弁護士を選ぶ

【弁護士が解説】弁護士選びの際にあまり考慮すべきでない3つの点

 前回の記事では、弁護士を選ぶ際にチェックすべき3つのポイントについて解説しました。

 今回は、番外編として、一見参考になりそうだけれどもあまり参考にならない点について解説したいと思います。

あまり参考にならない点 その1 ホームページの有無

 インターネット上にホームページがあると、法律事務所の取扱分野や弁護士の経歴などを知ることができるので、依頼者にとっては一つの安心材料になると思います。

 IT化に対応できていない法律事務所の中にはいまだにホームページを持っていないところもあります。

 ただ、ホームページは弁護士の営業ツールという側面があります。

 つまり、既存顧客から強い支持を得ており、単に新規顧客獲得のための営業活動をする必要が全くないという理由で、ホームページを作っていない法律事務所もあります。

 ですから、ホームページの有無だけで一概に良い悪いと判断することはできません。

あまり参考にならない点 その2 年齢

 依頼者からすると、できれば経験のある年配の弁護士に依頼したいと思う傾向が強いと思います。

 例えば、弁護士1年目と弁護士10年目とでは確かに実力に差が生じることはありますが、では20代よりも40代の弁護士のほうがよいかというと、一概にそうとは言えません。

 極端な例をいうと、交通事故事件を100件処理したことのある28歳の弁護士もいれば、交通事故事件を1件も処理したことがない45歳の弁護士もいますので、年齢と経験は比例しません。

 また仮に、その分野における経験の浅い若手弁護士と経験の多いベテラン弁護士を比較したとしても、前者は謙虚に時間をかけて事件処理をしてくれるが、後者は経験ゆえあまり打合せなどをせずルーティーンで事件を進めてしまうということも起こり得ます(そういう傾向があるとまではいえません、念のため)。

 なお、ちょっと話は逸れますが、専門性のあるベテラン弁護士に依頼したつもりでも、通常、そのような弁護士は勤務弁護士を雇っているので、主担当は別の弁護士になるということもあります。

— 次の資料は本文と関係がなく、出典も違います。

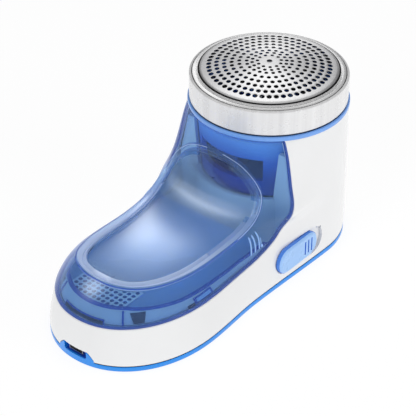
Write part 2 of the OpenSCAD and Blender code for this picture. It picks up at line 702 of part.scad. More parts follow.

 いずれにせよ、重要なのは年齢から推測される経験ではなく、実際に相談をしたときにどこまで丁寧に事件の見通しを語ってくれるかだと思います。

あまり参考にならない点 その3 所属弁護士の数

 日本においては、法律事務所の所属弁護士数が1人か2人である場合が多いのですが、東京には500人を超える大きな事務所もあります。

 一般的に、所属弁護士の数が多い事務所は大手事務所といって、主として比較的大きな企業の案件を取り扱っていることが多く、一般の方が飛び込みで相談するにはハードルが高いと思われます(そもそも一般民事事件の取扱いをしていないこともあります)。

 大都市以外の地方だと、所属弁護士数10名くらいでも、かなり大きな事務所の部類に入ります。

 このような事務所でも、通常、一般民事事件を取り扱っています。

 では、所属弁護士数が多い大きな法律事務所に依頼するほうが良いかというと、一概にそうとは言えません。

 どんなに大きな法律事務所に依頼したとしても、結局担当するのは1人の弁護士です(案件の大きさにより例外的に複数名が担当することはあります)。

 つまり、所属弁護士が1人の法律事務所でも、30人の法律事務所でも、担当弁護士の数は変わらない以上、大切なのはその担当弁護士の能力・相性ということになります。

○小括

 周囲の方から、「ホームページもないような法律事務所では心配」、「若い弁護士だと経験がなさそうなのでベテランのほうが安心」、「所属弁護士数が多い法律事務所のほうが安心」というお話を聞いたことがあったので、弁護士目線からの解説をさせていただきました。